The men who make up the teams must work with perfect awareness of each others' bodies and breaths. Even the sounds of the animal are produced by the human trio. Ganz points out that a horse has a lung capacity of three humans. "We each have different vocal ranges," he says. "So, he starts, and I pick up, and he follows."

Sitting side-by-side around a table in the Beaumont's lobby, and dressed not as one horse but three men -- t-shirts, jeans, a baseball cap -- they demonstrate the sounds. From whinny to splutter: MacMillan starts, Ganz picks up, and Lee brings up the rear. Together they reproduce that wonderful complexity of a horse's voice.

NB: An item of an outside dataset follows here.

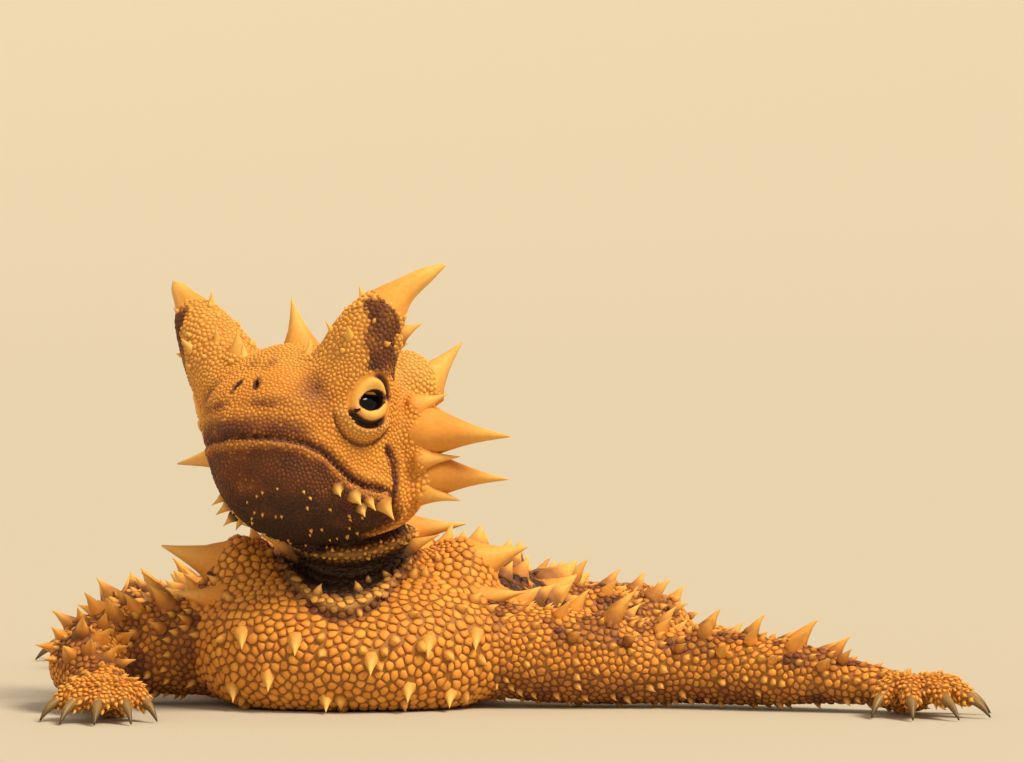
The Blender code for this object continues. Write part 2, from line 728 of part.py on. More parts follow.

Onstage, the effect of the snorting, neighing, and nickering coming out from deep in that horse's belly is magical.

It is grueling work, too. While they speak, Lee massages his right bicep with his thumb, Ganz flexes his hands.

"I'm crouched in a constant lunge position," says Lee, the hind. "Left leg forward, right leg back. I'm holding levers for each leg, with triggers on them for the tail twitch." And then the rider climbs on top."

"He's only 5'7" and 140 pounds," says Ganz, the heart. "But it feels like 6'5" and 250." They do eight shows a week, and on days off from Topthorn, they play different roles. (MacMillan, for example, also plays a duck.)

"But it's not the movement that makes it hard," says Ganz. "It's the stillness. It's the breathing that makes a thing live. Watching the show is about that simplicity, and the stillness that these animals have. We have to be brave enough, as performers, to be still."